Determine the number of lines that contain the word "right", then state that number and nothing more.
**********
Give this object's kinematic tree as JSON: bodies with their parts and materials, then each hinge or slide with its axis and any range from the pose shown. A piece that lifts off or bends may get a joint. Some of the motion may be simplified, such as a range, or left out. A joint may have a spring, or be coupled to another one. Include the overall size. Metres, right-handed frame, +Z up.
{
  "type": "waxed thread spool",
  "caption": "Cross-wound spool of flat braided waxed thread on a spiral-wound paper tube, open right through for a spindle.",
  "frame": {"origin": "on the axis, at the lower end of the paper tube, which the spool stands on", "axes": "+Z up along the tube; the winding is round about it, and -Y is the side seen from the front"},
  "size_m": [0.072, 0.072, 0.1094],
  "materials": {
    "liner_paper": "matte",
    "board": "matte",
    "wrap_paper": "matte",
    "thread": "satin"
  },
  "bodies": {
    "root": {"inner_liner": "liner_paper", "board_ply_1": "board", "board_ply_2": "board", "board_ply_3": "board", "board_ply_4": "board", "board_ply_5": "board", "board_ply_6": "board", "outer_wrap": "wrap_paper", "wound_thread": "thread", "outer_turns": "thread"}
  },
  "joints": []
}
**********
» SOLUTION BELOW
2